Che fare, allora? «Uno degli elementi fondamentali da adottare per la riforma dei sistemi pensionistici è l’innalzamento dell’età pensionabile, perché di fronte alle prospettive di invecchiamento della popolazione è necessario intervenire ex ante, invece che ex post».
Per questo, «oggi è necessario prendere il toro per le corna e, quindi, pensare a riforme delle pensioni che tengano conto delle raccomandazioni fondamentali dell’Ocse. Mettere cioè in moto un sistema creato su tre pilastri: quello pubblico di base, una componente a capitalizzazione che deve essere obbligatoria per i lavoratori dipendenti, e una parte affidata a un sistema di fondi pensione volontari, che preveda invece libertà di adesione».

E di fronte alla “devolution” che cosa rischia il Sud? C’è chi sostiene che, dal momento che un progetto di riforma non si fa con gli slogan, e dal momento che i criteri di finanziamento, i percorsi esecutivi e le vere finalità non sono resi noti, a pagare il conto sarà ancora una volta il Mezzogiorno. Una premessa: fondare una riforma federalista sul trasferimento di competenze è un modo antiquato di affrontare il problema. L’Italia non è all’anno zero. Nella scorsa legislatura le regioni hanno ottenuto poteri da cui la Scozia, tanto citata e portata ad esempio da Bossi, è lontanissima: basti pensare che il governo inglese può riappropriarsi in qualsiasi momento delle competenze.

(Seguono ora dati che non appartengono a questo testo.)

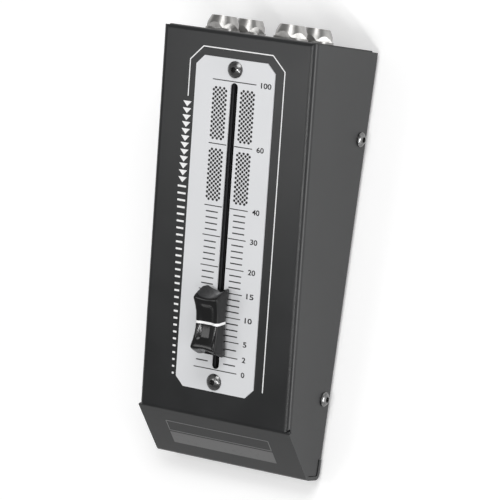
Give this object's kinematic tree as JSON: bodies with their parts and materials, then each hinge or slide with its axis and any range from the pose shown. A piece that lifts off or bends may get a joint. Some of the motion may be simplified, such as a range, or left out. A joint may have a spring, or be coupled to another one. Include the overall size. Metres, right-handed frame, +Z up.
{
  "type": "desktop volume control",
  "caption": "Sloping black sheet-metal box with a long slide fader, printed scale plate and lever knob, and plug jacks in the rear wall.",
  "frame": {"origin": "on the desk, under the middle of the whole part, level with the underside of the rubber feet", "axes": "+Z up, +Y towards the rear wall and its jacks, +X to the right of a user who faces the nose"},
  "size_m": [0.071, 0.1712, 0.0494],
  "materials": {
    "case_paint": "fine satin black powder coat",
    "plate_aluminium": "fine brushed, printed in dark grey",
    "side_screw_steel": "blackened",
    "panel_screw_steel": "zinc plated",
    "rubber_black": "matt",
    "fader_steel": "plated",
    "white_nylon": "satin",
    "black_plastic": "satin",
    "board_phenolic": "pressed paper board",
    "carbon_ink": "matt ink",
    "silver_ink": "matt ink",
    "tinned_metal": "tinned",
    "contact_brass": "sprung sheet",
    "jack_chrome": "bright plated",
    "knob_plastic": "moulded, glossy",
    "pointer_paint": "filled line",
    "wire_white": "insulation",
    "wire_red": "insulation",
    "wire_green": "insulation"
  },
  "bodies": {
    "case": {"top_cover": "case_paint", "base_plate": "case_paint", "side_screws": "side_screw_steel", "rubber_feet": "rubber_black", "scale_plate": "plate_aluminium", "panel_screws": "panel_screw_steel", "fader_frame": "fader_steel", "front_end_block": "white_nylon", "rear_end_block": "white_nylon", "travel_buffers": "rubber_black", "guide_rods": "fader_steel", "track_board": "board_phenolic", "resistive_tracks": "carbon_ink", "collector_tracks": "silver_ink", "terminal_pins": "tinned_metal", "dust_lips": "black_plastic", "jack_body_upper_left": "black_plastic", "jack_body_upper_right": "black_plastic", "jack_body_lower_left": "black_plastic", "jack_body_lower_right": "black_plastic", "jack_bushing_upper_left": "jack_chrome", "jack_bushing_upper_right": "jack_chrome", "jack_bushing_lower_left": "jack_chrome", "jack_bushing_lower_right": "jack_chrome", "jack_caps": "black_plastic", "jack_washers": "jack_chrome", "jack_nuts": "jack_chrome", "jack_tip_contacts": "contact_brass", "jack_sleeve_contacts": "contact_brass", "input_wire_left": "wire_white", "input_wire_right": "wire_red", "output_wire_left": "wire_white", "output_wire_right": "wire_red", "ground_wire": "wire_green", "ground_bus": "tinned_metal"},
    "slider": {"knob": "knob_plastic", "knob_pointer": "pointer_paint", "lever": "fader_steel", "carriage": "white_nylon", "left_wiper": "contact_brass", "right_wiper": "contact_brass"}
  },
  "joints": [
    {"name": "fader_slide", "type": "slide", "parent": "case", "child": "slider", "axis": [0, 0.9914, 0.1305], "range_m": [-0.014, 0.086]}
  ]
}
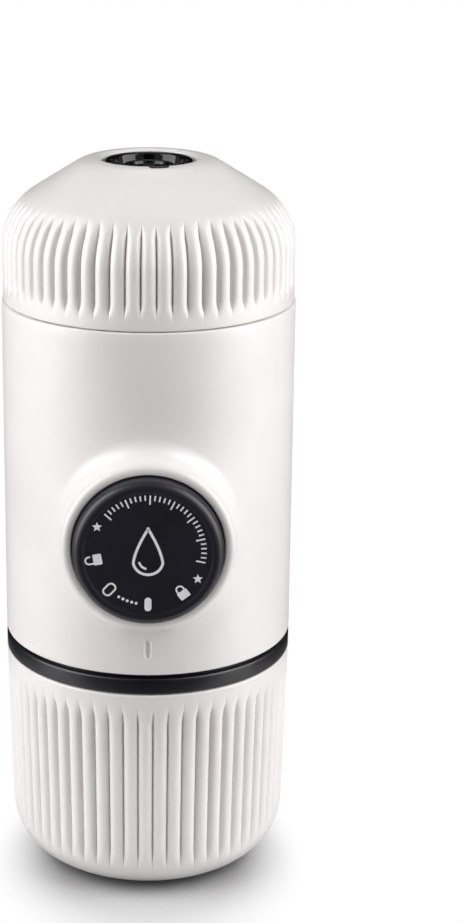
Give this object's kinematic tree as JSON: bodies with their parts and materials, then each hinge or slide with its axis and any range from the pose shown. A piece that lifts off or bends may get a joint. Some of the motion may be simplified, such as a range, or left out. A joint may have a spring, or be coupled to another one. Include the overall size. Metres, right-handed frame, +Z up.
{
  "type": "handheld manual espresso maker",
  "caption": "Handheld manual espresso maker: ribbed cup over a water tank, pump body with a turn-and-push knob, and a ribbed twist-off portafilter dome with an outlet nozzle.",
  "frame": {"origin": "centre of the cup's flat base, on the surface that the maker stands on", "axes": "+Z up the maker's axis, through the outlet nozzle; -Y to the front, along the knob's axis; +X to the right as seen from the front"},
  "size_m": [0.062, 0.071, 0.156],
  "materials": {
    "white_abs": "fine-grained satin moulded ABS, warm white",
    "black_abs": "satin moulded ABS, black",
    "knob_black": "fine-grained satin plastic, black, with pale printed marks",
    "nozzle_black": "polished black plastic",
    "smoke_tank": "smoke-tinted clear copolyester",
    "black_silicone": "matt moulded silicone, black",
    "clear_silicone": "matt milky silicone",
    "stainless_steel": "stamped stainless steel, lightly brushed",
    "spring_steel": "drawn stainless spring wire",
    "screw_steel": "plain stainless screw heads",
    "white_acetal": "turned acetal, white"
  },
  "bodies": {
    "main_body": {"body_shell": "white_abs", "neck_socket": "black_abs", "pump_block": "black_abs", "body_screws": "screw_steel", "head_screws": "screw_steel", "inlet_strainer": "stainless_steel", "inlet_valve_seat": "white_acetal", "inlet_spring": "spring_steel", "outlet_spring": "spring_steel", "outlet_valve_plug": "white_acetal", "head_seal": "black_silicone", "vent_valve": "clear_silicone", "rod_wiper": "white_acetal", "piston_spring": "spring_steel", "brew_head": "black_abs", "shower_screen": "stainless_steel", "brew_gasket": "clear_silicone"},
    "filter_basket": {"filter_basket": "stainless_steel"},
    "basket_seal": {"basket_seal": "black_silicone"},
    "portafilter": {"portafilter_shell": "white_abs", "portafilter_holder": "black_abs", "portafilter_screws": "screw_steel"},
    "outlet_nozzle": {"outlet_nozzle": "nozzle_black", "nozzle_seal": "black_silicone"},
    "tank_gasket": {"tank_gasket": "black_silicone"},
    "neck_o_ring": {"neck_o_ring": "black_silicone"},
    "water_tank": {"water_tank": "smoke_tank", "tank_collar": "black_abs"},
    "cup": {"cup": "white_abs"},
    "piston": {"piston_rod": "white_acetal", "piston_o_rings": "black_silicone", "piston_carrier": "black_abs"},
    "piston_knob": {"piston_knob": "knob_black"},
    "inlet_ball": {"inlet_ball": "stainless_steel"},
    "outlet_ball": {"outlet_ball": "stainless_steel"}
  },
  "joints": [
    {"name": "basket_lift", "type": "slide", "parent": "main_body", "child": "filter_basket", "axis": [0, 0, 1], "range_m": [0, 0.045]},
    {"name": "portafilter_lift", "type": "slide", "parent": "filter_basket", "child": "basket_seal", "axis": [0, 0, 1], "range_m": [0, 0.04]},
    {"name": "portafilter_turn", "type": "hinge", "parent": "basket_seal", "child": "portafilter", "pos_m": [0, 0, 0.1265], "axis": [0, 0, 1], "range_deg": [0, 60]},
    {"name": "nozzle_pull", "type": "slide", "parent": "portafilter", "child": "outlet_nozzle", "axis": [0, 0, 1], "range_m": [0, 0.015]},
    {"name": "tank_away", "type": "slide", "parent": "main_body", "child": "tank_gasket", "axis": [0, 0, -1], "range_m": [0, 0.06]},
    {"name": "tank_lower", "type": "slide", "parent": "tank_gasket", "child": "neck_o_ring", "axis": [0, 0, -1], "range_m": [0, 0.00751]},
    {"name": "tank_turn", "type": "hinge", "parent": "neck_o_ring", "child": "water_tank", "pos_m": [0, 0, 0.0525], "axis": [0, 0, -1], "range_deg": [0, 540]},
    {"name": "cup_pull", "type": "slide", "parent": "water_tank", "child": "cup", "axis": [0, 0, -1], "range_m": [0, 0.045]},
    {"name": "piston_stroke", "type": "slide", "parent": "main_body", "child": "piston", "axis": [0, -1, 0], "range_m": [0, 0.014], "deforming": ["piston_spring"]},
    {"name": "knob_turn", "type": "hinge", "parent": "piston", "child": "piston_knob", "pos_m": [0, -0.04, 0.083], "axis": [0, -1, 0], "range_deg": [0, 45]},
    {"name": "inlet_valve_lift", "type": "slide", "parent": "main_body", "child": "inlet_ball", "axis": [0, 0, 1], "range_m": [0, 0.0008], "stiffness_N_per_m": 40, "springref_m": -0.001, "deforming": ["inlet_spring"]},
    {"name": "outlet_valve_lift", "type": "slide", "parent": "main_body", "child": "outlet_ball", "axis": [0, 0, 1], "range_m": [0, 0.0008], "stiffness_N_per_m": 40, "springref_m": -0.001, "deforming": ["outlet_spring"]}
  ],
  "couplings": [
    {"joint": "tank_lower", "follows": "tank_turn", "m_per_rad": 0.00079577}
  ]
}
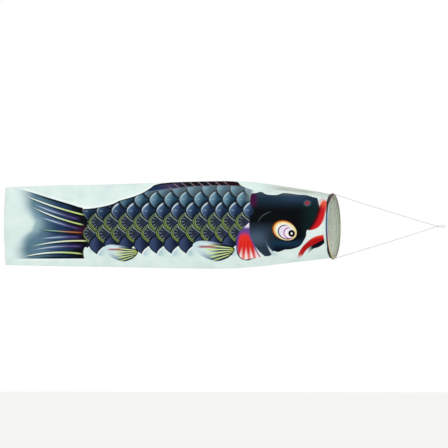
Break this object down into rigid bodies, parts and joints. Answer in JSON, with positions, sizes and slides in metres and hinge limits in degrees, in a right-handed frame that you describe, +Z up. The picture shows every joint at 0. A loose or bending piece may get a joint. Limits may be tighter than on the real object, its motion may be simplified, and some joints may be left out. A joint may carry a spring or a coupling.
{
  "type": "carp streamer",
  "caption": "Fish-shaped fabric tube streamer with a hooped round mouth, an open flat tail and a two-legged cord bridle ending in a hanging loop.",
  "frame": {"origin": "inside the tip of the hanging loop, where the pole's hook or line bears", "axes": "+X ahead, from the tail towards the fish's mouth and the pole, when it flies level in a steady wind; +Z up, towards the fish's back; +Y towards the fish's left side"},
  "size_m": [1.3418, 0.1946, 0.2631],
  "materials": {
    "printed_cloth": "thin woven polyester, printed, slightly see-through",
    "binding_tape": "folded fabric tape, matte",
    "sewing_thread": "spun polyester thread",
    "bridle_cord": "twisted polyester cord",
    "hoop_wire": "drawn spring wire",
    "ferrule": "crimped tube"
  },
  "bodies": {
    "bridle": {"hanging_loop": "bridle_cord", "apex_knot": "bridle_cord", "upper_bridle_line": "bridle_cord", "lower_bridle_line": "bridle_cord", "upper_tie_knot": "bridle_cord", "lower_tie_knot": "bridle_cord"},
    "mouth": {"mouth_hoop": "hoop_wire", "hoop_ferrule": "ferrule", "mouth_binding": "binding_tape", "binding_thread": "sewing_thread", "right_front_panel": "printed_cloth", "left_front_panel": "printed_cloth", "back_seam_thread_front": "sewing_thread", "belly_seam_thread_front": "sewing_thread", "upper_tie_loop": "bridle_cord", "lower_tie_loop": "bridle_cord"},
    "tail": {"right_tail_panel": "printed_cloth", "left_tail_panel": "printed_cloth", "back_seam_thread_tail": "sewing_thread", "belly_seam_thread_tail": "sewing_thread", "right_hem_thread": "sewing_thread", "left_hem_thread": "sewing_thread"}
  },
  "joints": [
    {"name": "mouth_swing", "type": "hinge", "parent": "bridle", "child": "mouth", "pos_m": [-0.3312, 0, 0.0001], "axis": [-0.0087, 0, 1], "range_deg": [-60, 60]},
    {"name": "tail_sway", "type": "hinge", "parent": "mouth", "child": "tail", "pos_m": [-0.98, 0, 0], "axis": [0, 0, 1], "range_deg": [-20, 20]}
  ]
}
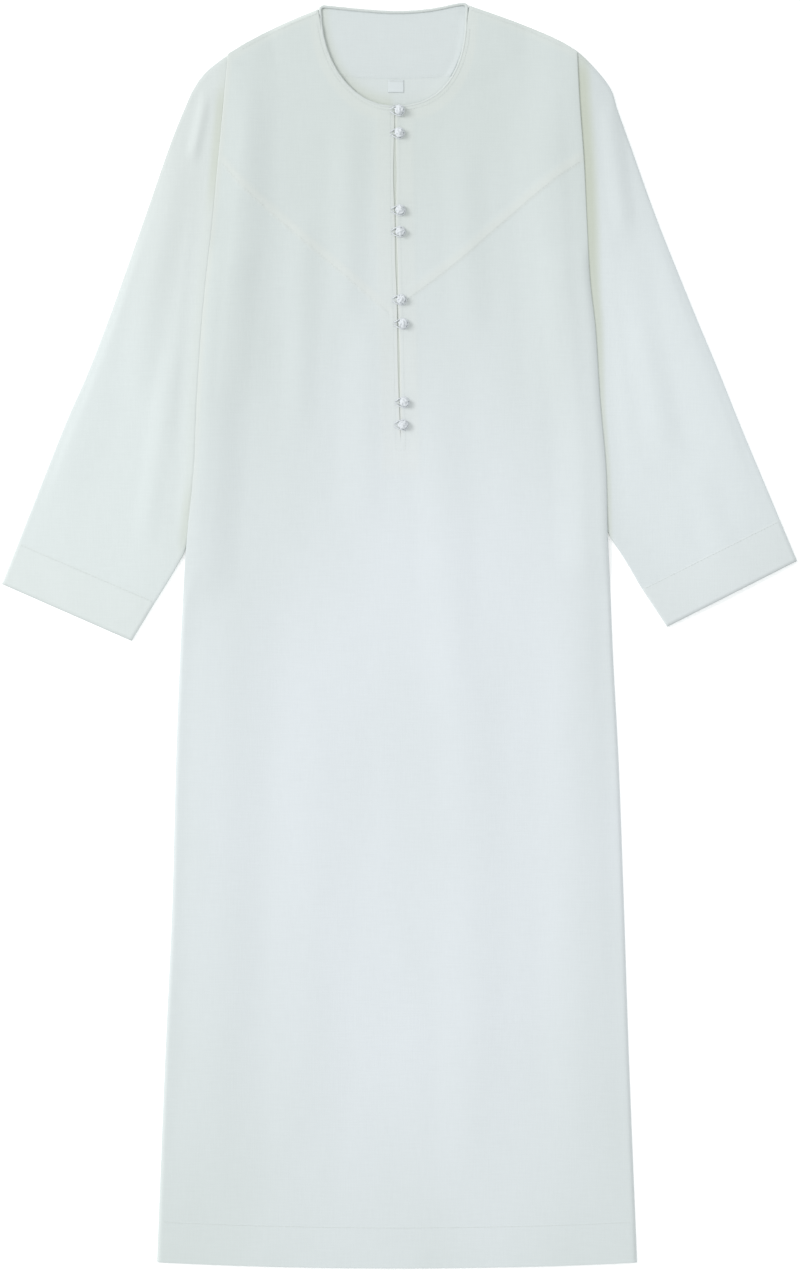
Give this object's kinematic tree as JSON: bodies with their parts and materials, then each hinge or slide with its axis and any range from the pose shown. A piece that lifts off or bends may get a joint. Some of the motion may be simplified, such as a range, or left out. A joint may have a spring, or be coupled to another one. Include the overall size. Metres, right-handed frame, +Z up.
{
  "type": "thobe robe",
  "caption": "Child's long-sleeved ankle-length thobe laid flat: round neck, V-shaped yoke seam, and a front slit closed with knot buttons and cord loops.",
  "frame": {"origin": "middle of the robe's outline, on the surface that it lies on", "axes": "+Z up from the surface, +Y from hem to neck, +X towards the wearer's left sleeve, the right of the picture"},
  "size_m": [0.6614, 1.0524, 0.0116],
  "materials": {
    "robe_cloth": "matt off-white weave with a faint cool tint",
    "facing_cloth": "matt off-white weave",
    "binding_cloth": "matt off-white corded edge",
    "knot_cord": "slightly bluish white corded cloth",
    "label_satin": "plain woven white"
  },
  "bodies": {
    "root": {"back_panel": "robe_cloth", "front_skirt": "robe_cloth", "yoke_right": "robe_cloth", "yoke_left": "robe_cloth", "sleeve_right": "robe_cloth", "sleeve_left": "robe_cloth", "neck_binding": "binding_cloth", "back_neck_facing": "facing_cloth", "size_label": "label_satin", "button_1": "knot_cord", "button_2": "knot_cord", "button_3": "knot_cord", "button_4": "knot_cord", "button_5": "knot_cord", "button_6": "knot_cord", "button_7": "knot_cord", "button_8": "knot_cord", "loop_1": "knot_cord", "loop_2": "knot_cord", "loop_3": "knot_cord", "loop_4": "knot_cord", "loop_5": "knot_cord", "loop_6": "knot_cord", "loop_7": "knot_cord", "loop_8": "knot_cord"}
  },
  "joints": []
}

Il problema vero è quali garanzie si offrono al Sud. La solidarietà non è un’elemosina concessa dalla parte privilegiata del Paese: è il fondamento di ogni democrazia e di tutti i sistemi federali conosciuti. Quel che rischia il Mezzogiorno è evidente. Ma rischia anche il Nord. Il Sud rappresenta un formidabile mercato: se crolla la domanda di consumi, le ripercussioni si avvertiranno in tutta la Penisola.
Si parla tanto di “autonomia fiscale”. Allora, sarebbe bene cominciare anche a pianificare una ripartizione del debito pubblico, visto che le rendite finanziarie sono al 90 per cento al Nord.